HFS+ builds on HFS, Apple's original 'hierarchical file system', the re-write of the best forgotten Macintosh Filing System (MFS), which Apple researched for two years prior to the release of the first Macintosh.

MFS was a true train wreck of an idea. An MFS disk contained no directories whatsoever. The user of MFS was led to believe there were in fact directories, as the Open and Save As dialogs intentionally gave this impression, but on disk everything was one big glorious mess.

The wonder is that it took the crew in Cupertino two years to realise they had a disaster of an idea on their hands.

HFS is what happened when MFS was finally scrapped.

Interlude (UFS)

The Unix file system is deceptively simple. Directories contain almost no information whatsoever. All they contain are the file names and the so-called inode numbers.

Older Unix systems allowed file names of up to 14 characters, preceded by a 16-bit inode number. Directory entries were of a static length of 16 bytes. Directories could be read with the Unix program od (octal dump).

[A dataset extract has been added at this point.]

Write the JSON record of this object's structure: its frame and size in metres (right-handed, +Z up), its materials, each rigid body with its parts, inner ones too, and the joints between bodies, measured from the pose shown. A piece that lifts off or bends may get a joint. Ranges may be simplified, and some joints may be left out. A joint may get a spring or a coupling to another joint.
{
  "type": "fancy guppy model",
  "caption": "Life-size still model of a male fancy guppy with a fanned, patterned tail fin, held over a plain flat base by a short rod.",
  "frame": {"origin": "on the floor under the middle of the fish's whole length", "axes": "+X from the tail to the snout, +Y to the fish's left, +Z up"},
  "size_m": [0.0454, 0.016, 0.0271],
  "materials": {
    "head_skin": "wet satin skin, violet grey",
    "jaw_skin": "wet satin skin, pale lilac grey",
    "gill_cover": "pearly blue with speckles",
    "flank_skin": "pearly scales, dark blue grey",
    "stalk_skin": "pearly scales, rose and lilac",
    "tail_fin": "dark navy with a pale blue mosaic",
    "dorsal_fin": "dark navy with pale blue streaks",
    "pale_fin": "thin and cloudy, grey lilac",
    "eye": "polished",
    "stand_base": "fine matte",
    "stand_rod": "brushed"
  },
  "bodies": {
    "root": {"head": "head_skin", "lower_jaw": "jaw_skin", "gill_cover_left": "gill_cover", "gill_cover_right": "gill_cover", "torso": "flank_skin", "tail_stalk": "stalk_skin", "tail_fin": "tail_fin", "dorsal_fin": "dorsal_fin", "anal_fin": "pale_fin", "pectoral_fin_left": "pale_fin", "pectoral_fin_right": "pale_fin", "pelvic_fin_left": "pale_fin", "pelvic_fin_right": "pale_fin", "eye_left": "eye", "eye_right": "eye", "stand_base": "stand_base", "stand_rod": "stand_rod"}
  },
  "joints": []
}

Later Unix systems admit of file names of up to 255 characters and use a 32-bit inode system.

The inode list on any Unix device contains records for all the files on the device. The size of an inode block is static. Current sizes are approximately 128 bytes.

All the file system driver has to do when accessing a file is note the inode number, multiply that by the size of the inode block (eg 128), and it's got the offset of the file's inode block in the inode list, and thereby its physical location.

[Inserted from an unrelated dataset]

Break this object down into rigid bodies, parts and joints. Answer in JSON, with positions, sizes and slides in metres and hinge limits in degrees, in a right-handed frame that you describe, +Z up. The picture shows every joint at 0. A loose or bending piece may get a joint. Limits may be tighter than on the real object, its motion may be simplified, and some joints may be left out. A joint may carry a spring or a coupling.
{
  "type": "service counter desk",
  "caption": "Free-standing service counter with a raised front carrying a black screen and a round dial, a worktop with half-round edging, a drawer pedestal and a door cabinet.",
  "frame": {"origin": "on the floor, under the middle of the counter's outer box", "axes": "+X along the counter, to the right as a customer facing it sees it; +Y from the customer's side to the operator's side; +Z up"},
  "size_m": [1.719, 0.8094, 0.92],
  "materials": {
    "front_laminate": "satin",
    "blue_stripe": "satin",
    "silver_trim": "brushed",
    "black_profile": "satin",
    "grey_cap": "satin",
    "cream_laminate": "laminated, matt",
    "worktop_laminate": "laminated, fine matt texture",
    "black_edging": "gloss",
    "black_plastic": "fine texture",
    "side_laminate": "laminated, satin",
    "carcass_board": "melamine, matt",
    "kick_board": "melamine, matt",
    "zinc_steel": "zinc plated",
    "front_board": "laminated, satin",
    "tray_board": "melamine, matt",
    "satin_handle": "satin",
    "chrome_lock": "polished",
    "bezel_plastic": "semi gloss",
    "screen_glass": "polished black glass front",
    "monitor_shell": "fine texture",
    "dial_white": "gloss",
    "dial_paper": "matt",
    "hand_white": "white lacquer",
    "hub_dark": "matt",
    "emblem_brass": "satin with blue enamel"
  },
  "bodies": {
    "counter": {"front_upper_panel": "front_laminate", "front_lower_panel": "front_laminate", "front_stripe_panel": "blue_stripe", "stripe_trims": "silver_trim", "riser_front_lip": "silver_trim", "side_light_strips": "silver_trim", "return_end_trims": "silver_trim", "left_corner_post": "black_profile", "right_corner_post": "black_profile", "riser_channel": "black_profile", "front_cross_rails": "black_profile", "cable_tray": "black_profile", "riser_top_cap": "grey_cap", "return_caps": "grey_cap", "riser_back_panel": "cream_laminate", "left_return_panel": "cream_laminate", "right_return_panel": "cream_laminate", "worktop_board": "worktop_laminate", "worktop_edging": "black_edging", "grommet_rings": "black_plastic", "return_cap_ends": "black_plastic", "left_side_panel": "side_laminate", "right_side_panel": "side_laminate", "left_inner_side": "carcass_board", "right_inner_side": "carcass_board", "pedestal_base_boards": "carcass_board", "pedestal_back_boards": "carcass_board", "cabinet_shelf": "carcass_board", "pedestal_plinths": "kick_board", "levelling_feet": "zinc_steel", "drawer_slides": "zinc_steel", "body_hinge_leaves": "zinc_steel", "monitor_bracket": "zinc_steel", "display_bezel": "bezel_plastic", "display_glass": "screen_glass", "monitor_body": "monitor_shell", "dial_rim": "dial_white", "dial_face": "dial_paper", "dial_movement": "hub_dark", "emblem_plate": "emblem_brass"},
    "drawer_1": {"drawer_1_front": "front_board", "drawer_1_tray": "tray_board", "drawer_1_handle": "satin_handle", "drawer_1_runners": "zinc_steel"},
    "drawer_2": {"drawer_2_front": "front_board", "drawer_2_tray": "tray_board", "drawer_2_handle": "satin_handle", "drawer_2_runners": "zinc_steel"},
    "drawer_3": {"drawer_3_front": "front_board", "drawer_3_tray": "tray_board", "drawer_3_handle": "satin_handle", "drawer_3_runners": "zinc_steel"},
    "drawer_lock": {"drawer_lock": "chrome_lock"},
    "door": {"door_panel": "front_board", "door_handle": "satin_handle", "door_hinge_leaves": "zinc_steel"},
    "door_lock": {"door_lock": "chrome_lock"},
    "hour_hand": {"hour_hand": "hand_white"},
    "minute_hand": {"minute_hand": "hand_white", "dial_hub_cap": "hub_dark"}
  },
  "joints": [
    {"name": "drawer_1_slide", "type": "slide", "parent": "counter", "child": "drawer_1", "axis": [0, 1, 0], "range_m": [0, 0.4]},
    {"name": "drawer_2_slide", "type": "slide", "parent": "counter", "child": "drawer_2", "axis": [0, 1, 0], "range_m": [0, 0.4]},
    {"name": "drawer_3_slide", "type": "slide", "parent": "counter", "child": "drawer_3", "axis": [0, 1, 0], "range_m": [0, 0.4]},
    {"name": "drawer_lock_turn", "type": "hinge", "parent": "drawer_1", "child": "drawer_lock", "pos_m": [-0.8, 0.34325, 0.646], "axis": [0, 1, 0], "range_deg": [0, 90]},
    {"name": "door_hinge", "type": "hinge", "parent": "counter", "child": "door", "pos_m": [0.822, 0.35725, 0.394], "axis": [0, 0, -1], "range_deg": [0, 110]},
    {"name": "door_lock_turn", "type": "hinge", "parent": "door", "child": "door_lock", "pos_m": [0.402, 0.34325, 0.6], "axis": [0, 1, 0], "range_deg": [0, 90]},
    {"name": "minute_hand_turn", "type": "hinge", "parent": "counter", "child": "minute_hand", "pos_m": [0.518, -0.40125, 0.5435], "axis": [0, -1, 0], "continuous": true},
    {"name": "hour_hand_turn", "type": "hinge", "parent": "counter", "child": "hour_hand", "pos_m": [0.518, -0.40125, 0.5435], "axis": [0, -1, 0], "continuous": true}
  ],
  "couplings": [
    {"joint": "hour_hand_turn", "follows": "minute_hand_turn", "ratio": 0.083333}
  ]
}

It is this physical location which the driver uses to access the complete file information - in a single disk access operation.

Deceptively simple.

HFS

Back in the days when the MS-DOS file system was waiting for a 32-bit upgrade, Apple's HFS was mucking about with the same capacities. Any disk on either a PC or a Mac would admit of approximately 65,536 files.

But where directory information on MS-DOS was linear, the engineers at Apple decided to introduce a different approach: the made-to-order binary tree.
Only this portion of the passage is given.